Locate the line that contains "What parts and" and the line that contains "List this object's". Copy both of them exactly, together with every line between them, and no others.

======== Data section

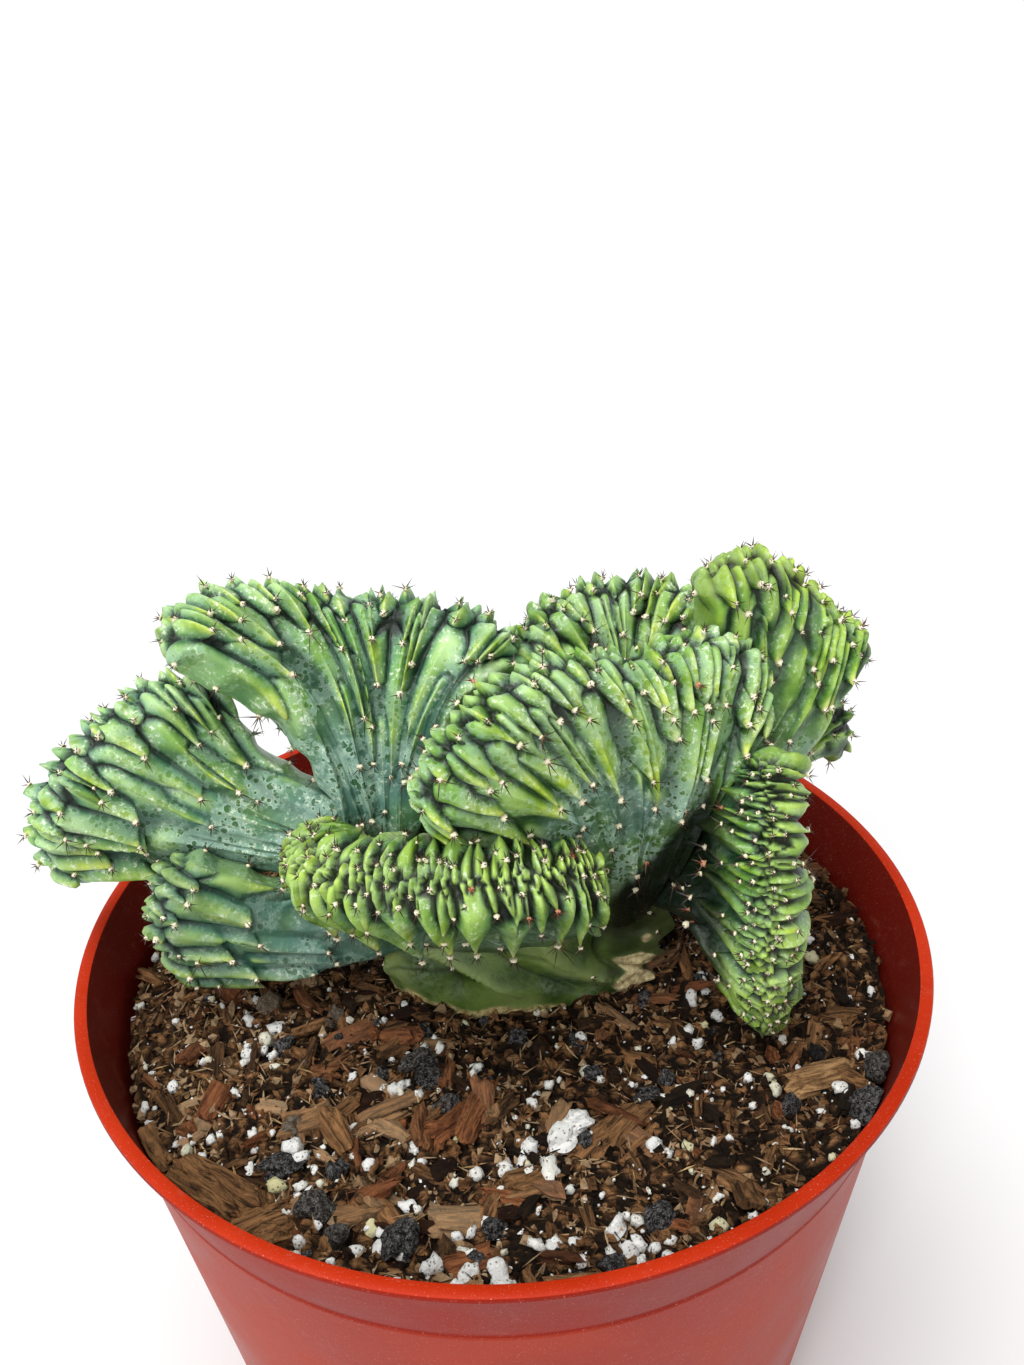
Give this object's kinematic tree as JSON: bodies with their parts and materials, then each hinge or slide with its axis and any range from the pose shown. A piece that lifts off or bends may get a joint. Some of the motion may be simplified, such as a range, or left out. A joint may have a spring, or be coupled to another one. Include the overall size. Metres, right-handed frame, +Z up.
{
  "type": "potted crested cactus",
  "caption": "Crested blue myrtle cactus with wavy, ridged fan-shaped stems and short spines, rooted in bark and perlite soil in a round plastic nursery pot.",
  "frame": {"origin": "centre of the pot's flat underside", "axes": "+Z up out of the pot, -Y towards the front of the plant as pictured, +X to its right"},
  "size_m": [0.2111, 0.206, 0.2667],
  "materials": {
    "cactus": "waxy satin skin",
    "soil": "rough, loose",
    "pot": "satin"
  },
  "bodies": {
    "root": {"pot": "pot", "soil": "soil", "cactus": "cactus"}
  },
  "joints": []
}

================
======== Data section

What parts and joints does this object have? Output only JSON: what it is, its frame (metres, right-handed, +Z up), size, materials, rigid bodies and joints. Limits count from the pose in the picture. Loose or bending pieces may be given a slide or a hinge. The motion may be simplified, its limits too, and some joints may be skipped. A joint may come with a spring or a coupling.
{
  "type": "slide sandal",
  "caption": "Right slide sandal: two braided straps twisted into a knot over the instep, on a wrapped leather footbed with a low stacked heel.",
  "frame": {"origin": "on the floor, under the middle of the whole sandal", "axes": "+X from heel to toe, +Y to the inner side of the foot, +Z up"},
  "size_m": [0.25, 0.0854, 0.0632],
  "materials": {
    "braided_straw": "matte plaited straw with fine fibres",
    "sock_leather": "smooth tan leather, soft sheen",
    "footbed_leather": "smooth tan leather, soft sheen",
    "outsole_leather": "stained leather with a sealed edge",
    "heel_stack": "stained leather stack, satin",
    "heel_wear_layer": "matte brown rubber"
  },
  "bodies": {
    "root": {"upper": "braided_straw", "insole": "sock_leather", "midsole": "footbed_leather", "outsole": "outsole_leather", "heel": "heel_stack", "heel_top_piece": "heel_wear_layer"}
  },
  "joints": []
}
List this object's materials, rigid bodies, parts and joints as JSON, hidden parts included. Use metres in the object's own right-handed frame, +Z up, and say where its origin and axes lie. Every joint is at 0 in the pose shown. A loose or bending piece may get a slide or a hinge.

================

**Correct answer**
What parts and joints does this object have? Output only JSON: what it is, its frame (metres, right-handed, +Z up), size, materials, rigid bodies and joints. Limits count from the pose in the picture. Loose or bending pieces may be given a slide or a hinge. The motion may be simplified, its limits too, and some joints may be skipped. A joint may come with a spring or a coupling.
{
  "type": "slide sandal",
  "caption": "Right slide sandal: two braided straps twisted into a knot over the instep, on a wrapped leather footbed with a low stacked heel.",
  "frame": {"origin": "on the floor, under the middle of the whole sandal", "axes": "+X from heel to toe, +Y to the inner side of the foot, +Z up"},
  "size_m": [0.25, 0.0854, 0.0632],
  "materials": {
    "braided_straw": "matte plaited straw with fine fibres",
    "sock_leather": "smooth tan leather, soft sheen",
    "footbed_leather": "smooth tan leather, soft sheen",
    "outsole_leather": "stained leather with a sealed edge",
    "heel_stack": "stained leather stack, satin",
    "heel_wear_layer": "matte brown rubber"
  },
  "bodies": {
    "root": {"upper": "braided_straw", "insole": "sock_leather", "midsole": "footbed_leather", "outsole": "outsole_leather", "heel": "heel_stack", "heel_top_piece": "heel_wear_layer"}
  },
  "joints": []
}
List this object's materials, rigid bodies, parts and joints as JSON, hidden parts included. Use metres in the object's own right-handed frame, +Z up, and say where its origin and axes lie. Every joint is at 0 in the pose shown. A loose or bending piece may get a slide or a hinge.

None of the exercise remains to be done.